Aim of the task – What follows is a listing; restate every line of it word for word.

Dataset entries –
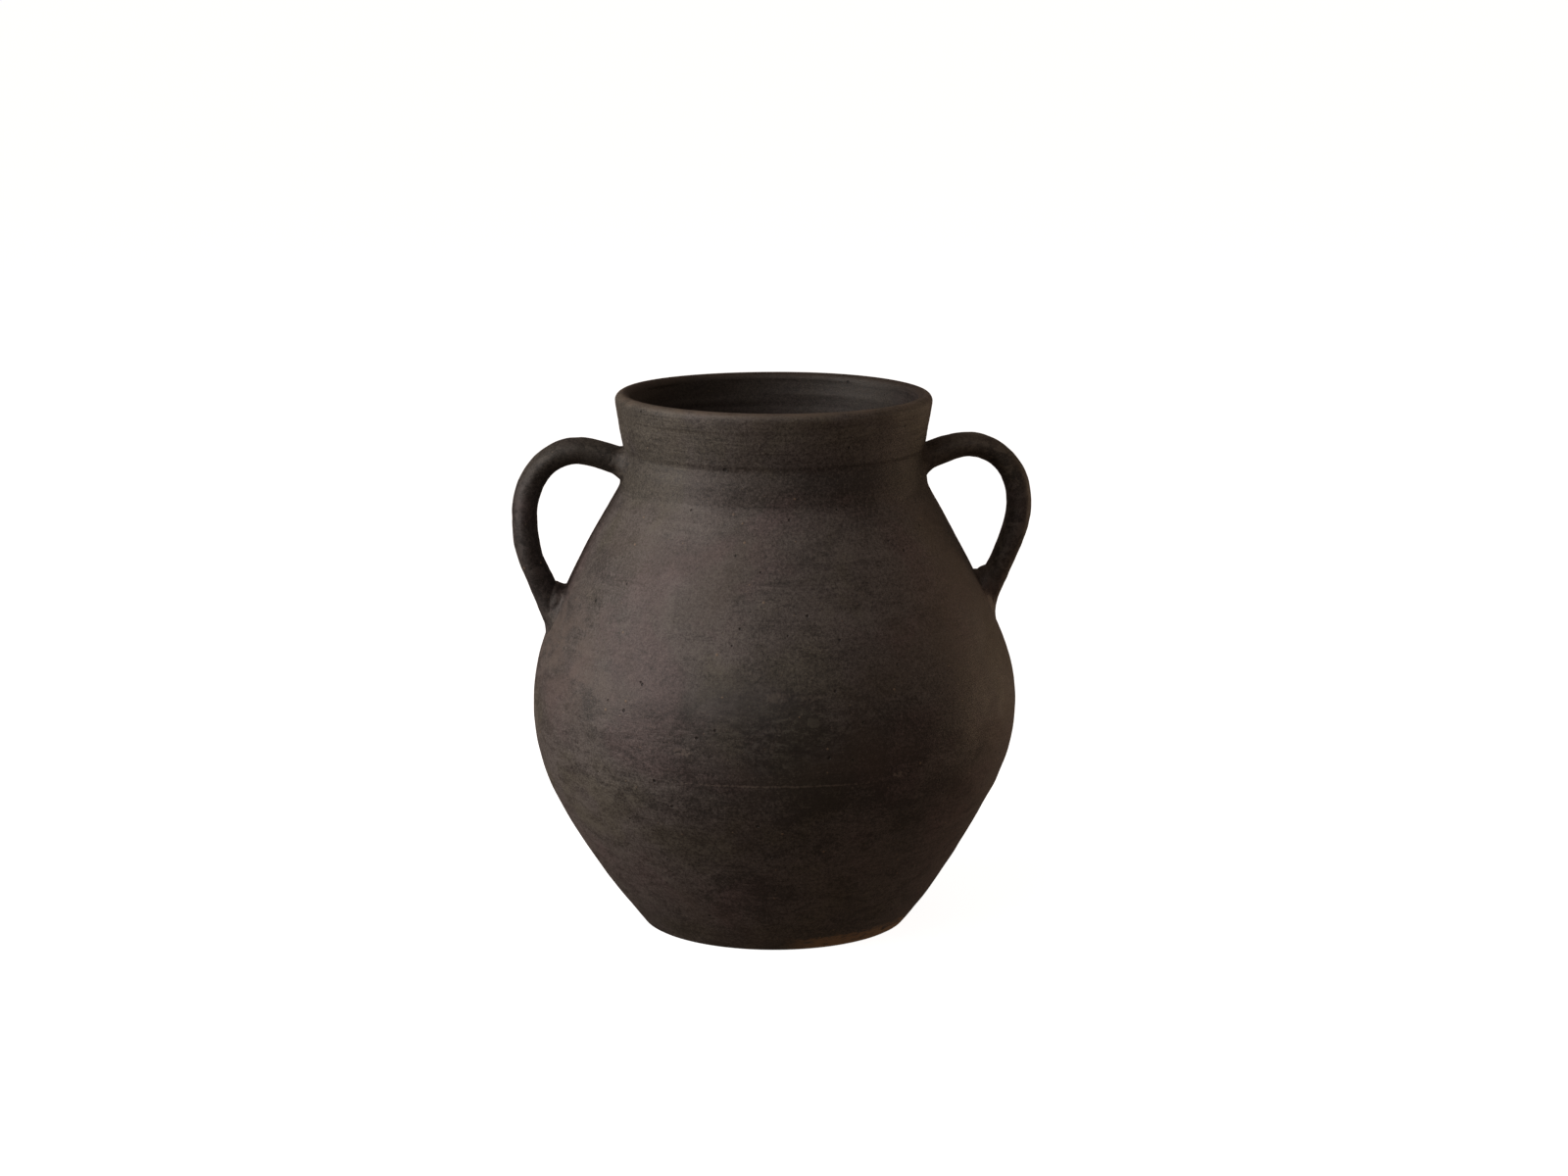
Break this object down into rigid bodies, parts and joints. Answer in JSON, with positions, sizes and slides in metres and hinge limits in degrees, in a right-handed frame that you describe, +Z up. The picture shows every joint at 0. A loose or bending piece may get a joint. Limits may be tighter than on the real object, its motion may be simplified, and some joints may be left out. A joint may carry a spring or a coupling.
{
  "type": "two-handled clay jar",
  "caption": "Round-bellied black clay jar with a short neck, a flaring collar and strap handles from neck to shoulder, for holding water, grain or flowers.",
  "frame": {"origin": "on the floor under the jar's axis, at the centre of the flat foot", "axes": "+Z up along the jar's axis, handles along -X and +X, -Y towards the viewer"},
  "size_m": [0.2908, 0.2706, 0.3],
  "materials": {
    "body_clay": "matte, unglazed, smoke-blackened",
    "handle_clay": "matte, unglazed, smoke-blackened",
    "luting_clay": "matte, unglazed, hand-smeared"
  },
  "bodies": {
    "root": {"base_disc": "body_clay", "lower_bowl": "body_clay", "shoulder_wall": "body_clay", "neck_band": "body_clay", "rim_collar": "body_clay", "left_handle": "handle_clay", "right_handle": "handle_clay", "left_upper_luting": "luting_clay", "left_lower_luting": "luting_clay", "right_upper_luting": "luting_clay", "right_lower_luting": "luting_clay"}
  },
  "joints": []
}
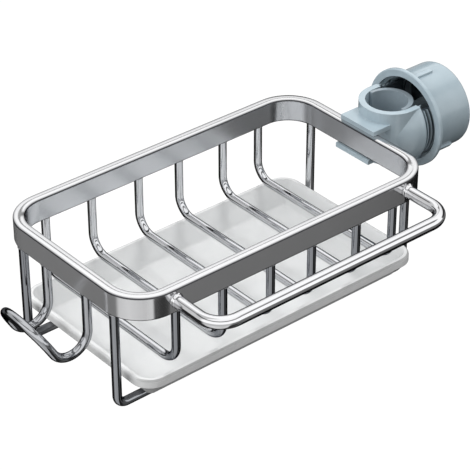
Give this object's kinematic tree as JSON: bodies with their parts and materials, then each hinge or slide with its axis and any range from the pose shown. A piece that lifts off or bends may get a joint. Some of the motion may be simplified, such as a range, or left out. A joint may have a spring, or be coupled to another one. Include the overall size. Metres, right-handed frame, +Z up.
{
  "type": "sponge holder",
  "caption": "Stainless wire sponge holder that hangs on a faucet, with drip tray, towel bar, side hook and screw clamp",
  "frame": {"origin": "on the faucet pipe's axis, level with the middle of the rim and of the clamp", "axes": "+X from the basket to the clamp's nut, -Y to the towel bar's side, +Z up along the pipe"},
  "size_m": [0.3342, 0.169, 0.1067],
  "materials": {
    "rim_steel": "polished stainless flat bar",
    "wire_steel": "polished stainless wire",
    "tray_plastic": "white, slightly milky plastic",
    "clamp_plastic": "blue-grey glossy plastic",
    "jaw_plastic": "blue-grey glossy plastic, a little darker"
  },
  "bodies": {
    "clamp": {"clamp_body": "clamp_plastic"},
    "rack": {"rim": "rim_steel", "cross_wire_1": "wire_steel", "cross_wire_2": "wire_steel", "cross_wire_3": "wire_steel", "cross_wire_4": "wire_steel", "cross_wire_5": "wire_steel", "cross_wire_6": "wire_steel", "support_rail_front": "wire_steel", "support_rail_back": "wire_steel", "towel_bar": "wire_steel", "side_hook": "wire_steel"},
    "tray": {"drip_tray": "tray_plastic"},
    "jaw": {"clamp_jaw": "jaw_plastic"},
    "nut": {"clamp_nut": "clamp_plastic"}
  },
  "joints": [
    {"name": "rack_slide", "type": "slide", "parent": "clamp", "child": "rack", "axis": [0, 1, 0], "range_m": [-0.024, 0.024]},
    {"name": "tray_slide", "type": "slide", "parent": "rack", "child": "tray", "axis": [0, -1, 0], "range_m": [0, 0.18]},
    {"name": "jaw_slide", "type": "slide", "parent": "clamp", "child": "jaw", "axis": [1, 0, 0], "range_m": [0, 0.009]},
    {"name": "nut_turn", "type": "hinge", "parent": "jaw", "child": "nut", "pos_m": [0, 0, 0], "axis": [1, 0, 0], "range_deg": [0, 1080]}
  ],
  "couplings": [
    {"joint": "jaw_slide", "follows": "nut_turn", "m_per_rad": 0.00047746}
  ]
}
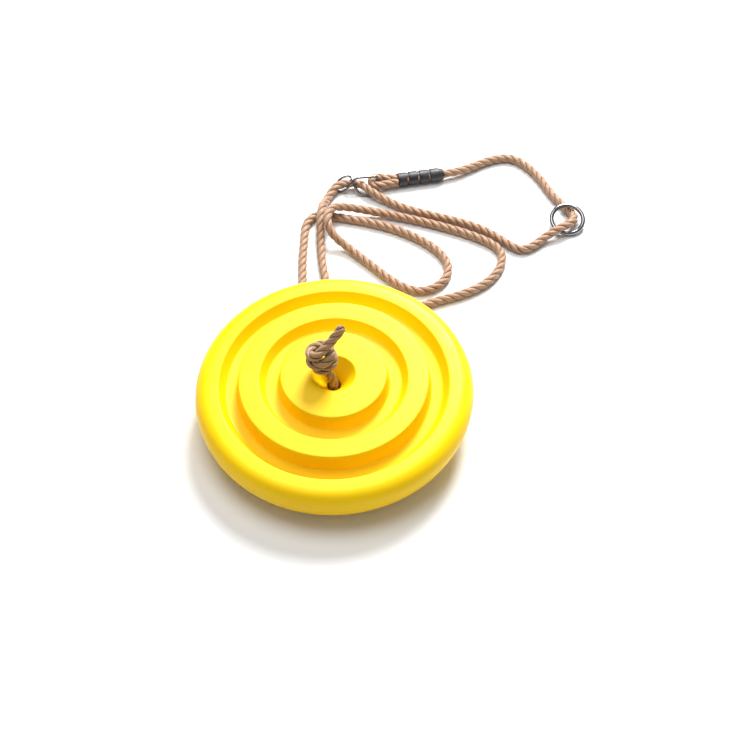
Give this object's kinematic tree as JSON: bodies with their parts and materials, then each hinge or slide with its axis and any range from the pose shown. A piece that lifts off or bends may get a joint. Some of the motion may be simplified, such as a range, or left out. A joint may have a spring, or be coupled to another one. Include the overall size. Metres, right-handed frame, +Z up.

Solution to the problem –
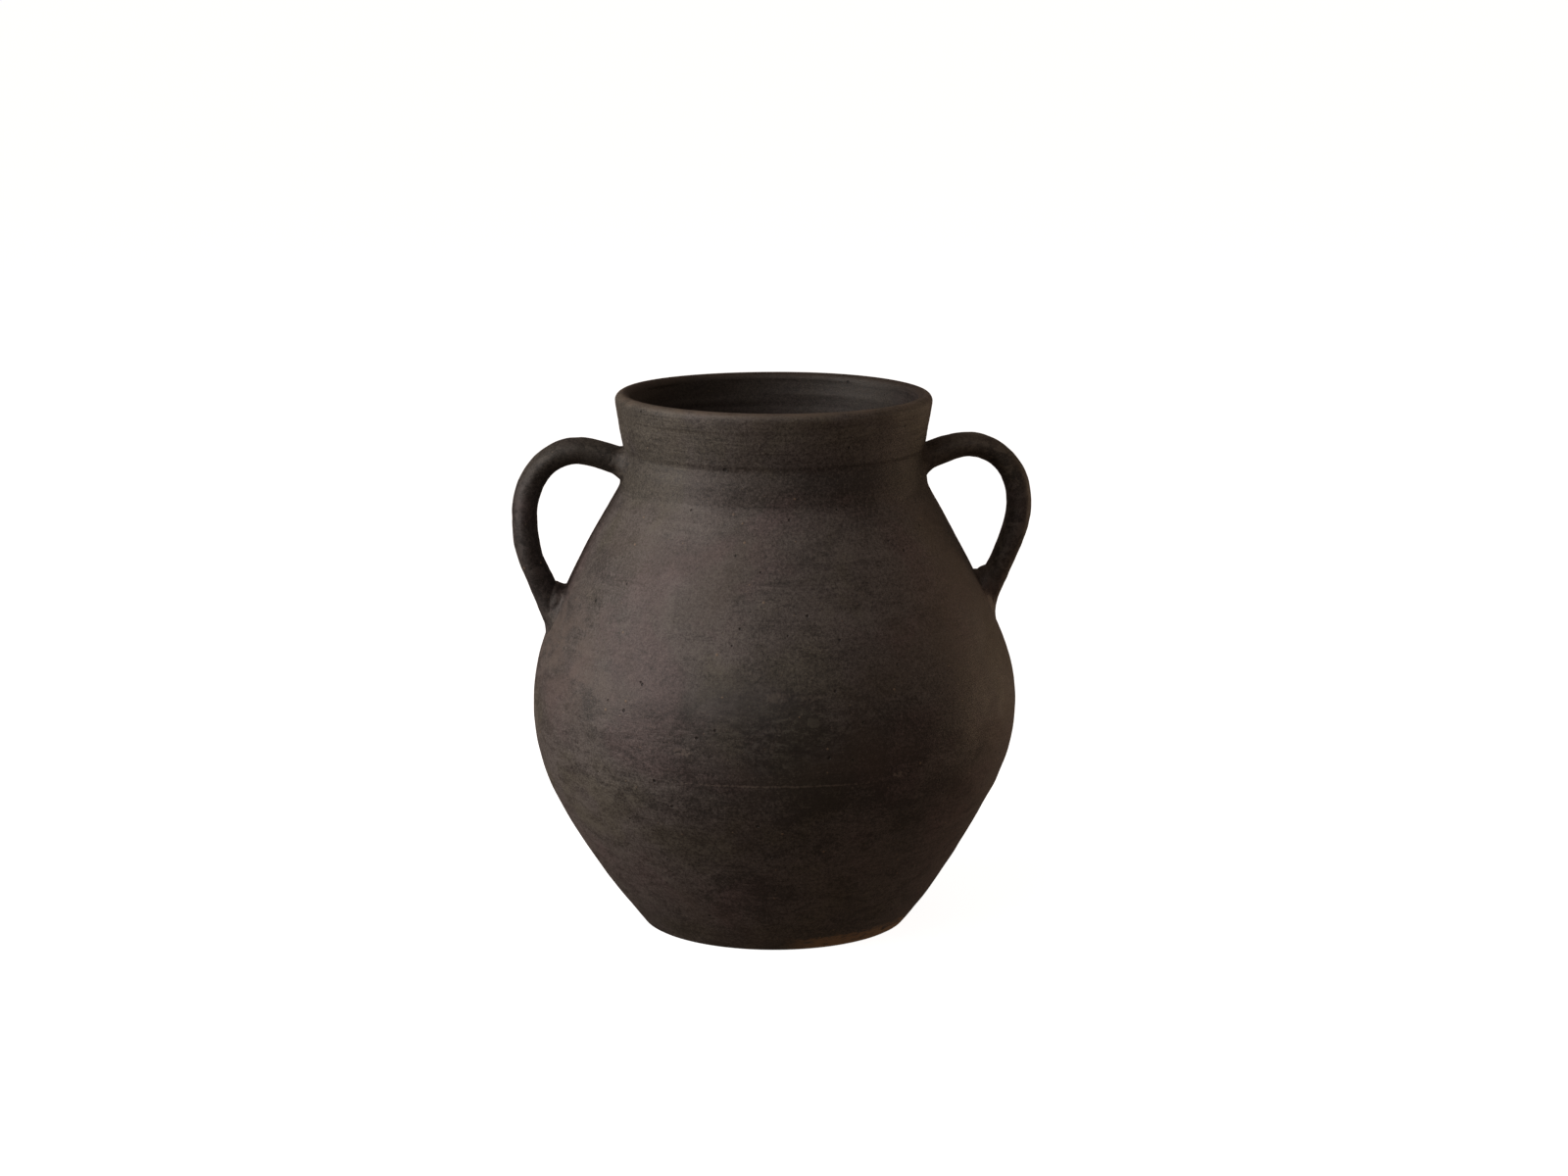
Break this object down into rigid bodies, parts and joints. Answer in JSON, with positions, sizes and slides in metres and hinge limits in degrees, in a right-handed frame that you describe, +Z up. The picture shows every joint at 0. A loose or bending piece may get a joint. Limits may be tighter than on the real object, its motion may be simplified, and some joints may be left out. A joint may carry a spring or a coupling.
{
  "type": "two-handled clay jar",
  "caption": "Round-bellied black clay jar with a short neck, a flaring collar and strap handles from neck to shoulder, for holding water, grain or flowers.",
  "frame": {"origin": "on the floor under the jar's axis, at the centre of the flat foot", "axes": "+Z up along the jar's axis, handles along -X and +X, -Y towards the viewer"},
  "size_m": [0.2908, 0.2706, 0.3],
  "materials": {
    "body_clay": "matte, unglazed, smoke-blackened",
    "handle_clay": "matte, unglazed, smoke-blackened",
    "luting_clay": "matte, unglazed, hand-smeared"
  },
  "bodies": {
    "root": {"base_disc": "body_clay", "lower_bowl": "body_clay", "shoulder_wall": "body_clay", "neck_band": "body_clay", "rim_collar": "body_clay", "left_handle": "handle_clay", "right_handle": "handle_clay", "left_upper_luting": "luting_clay", "left_lower_luting": "luting_clay", "right_upper_luting": "luting_clay", "right_lower_luting": "luting_clay"}
  },
  "joints": []
}
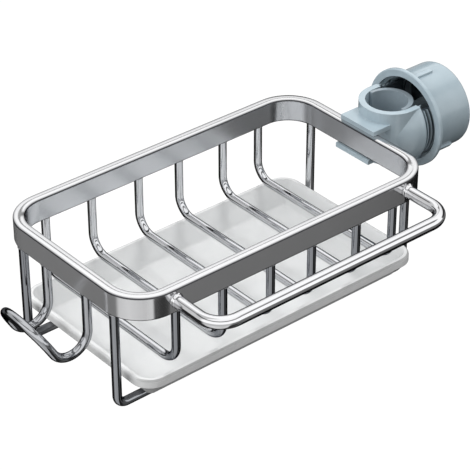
Give this object's kinematic tree as JSON: bodies with their parts and materials, then each hinge or slide with its axis and any range from the pose shown. A piece that lifts off or bends may get a joint. Some of the motion may be simplified, such as a range, or left out. A joint may have a spring, or be coupled to another one. Include the overall size. Metres, right-handed frame, +Z up.
{
  "type": "sponge holder",
  "caption": "Stainless wire sponge holder that hangs on a faucet, with drip tray, towel bar, side hook and screw clamp",
  "frame": {"origin": "on the faucet pipe's axis, level with the middle of the rim and of the clamp", "axes": "+X from the basket to the clamp's nut, -Y to the towel bar's side, +Z up along the pipe"},
  "size_m": [0.3342, 0.169, 0.1067],
  "materials": {
    "rim_steel": "polished stainless flat bar",
    "wire_steel": "polished stainless wire",
    "tray_plastic": "white, slightly milky plastic",
    "clamp_plastic": "blue-grey glossy plastic",
    "jaw_plastic": "blue-grey glossy plastic, a little darker"
  },
  "bodies": {
    "clamp": {"clamp_body": "clamp_plastic"},
    "rack": {"rim": "rim_steel", "cross_wire_1": "wire_steel", "cross_wire_2": "wire_steel", "cross_wire_3": "wire_steel", "cross_wire_4": "wire_steel", "cross_wire_5": "wire_steel", "cross_wire_6": "wire_steel", "support_rail_front": "wire_steel", "support_rail_back": "wire_steel", "towel_bar": "wire_steel", "side_hook": "wire_steel"},
    "tray": {"drip_tray": "tray_plastic"},
    "jaw": {"clamp_jaw": "jaw_plastic"},
    "nut": {"clamp_nut": "clamp_plastic"}
  },
  "joints": [
    {"name": "rack_slide", "type": "slide", "parent": "clamp", "child": "rack", "axis": [0, 1, 0], "range_m": [-0.024, 0.024]},
    {"name": "tray_slide", "type": "slide", "parent": "rack", "child": "tray", "axis": [0, -1, 0], "range_m": [0, 0.18]},
    {"name": "jaw_slide", "type": "slide", "parent": "clamp", "child": "jaw", "axis": [1, 0, 0], "range_m": [0, 0.009]},
    {"name": "nut_turn", "type": "hinge", "parent": "jaw", "child": "nut", "pos_m": [0, 0, 0], "axis": [1, 0, 0], "range_deg": [0, 1080]}
  ],
  "couplings": [
    {"joint": "jaw_slide", "follows": "nut_turn", "m_per_rad": 0.00047746}
  ]
}
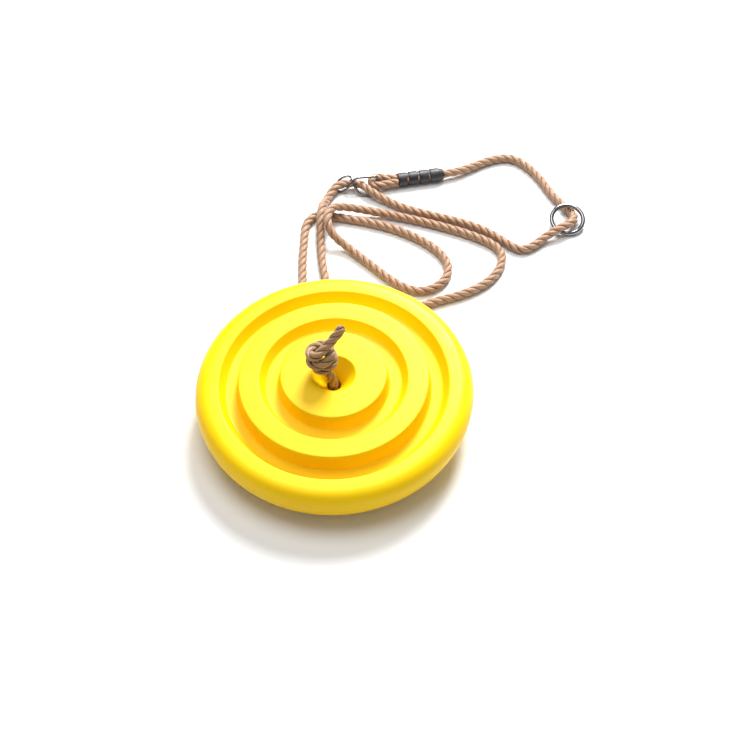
Give this object's kinematic tree as JSON: bodies with their parts and materials, then each hinge or slide with its axis and any range from the pose shown. A piece that lifts off or bends may get a joint. Some of the motion may be simplified, such as a range, or left out. A joint may have a spring, or be coupled to another one. Include the overall size. Metres, right-handed frame, +Z up.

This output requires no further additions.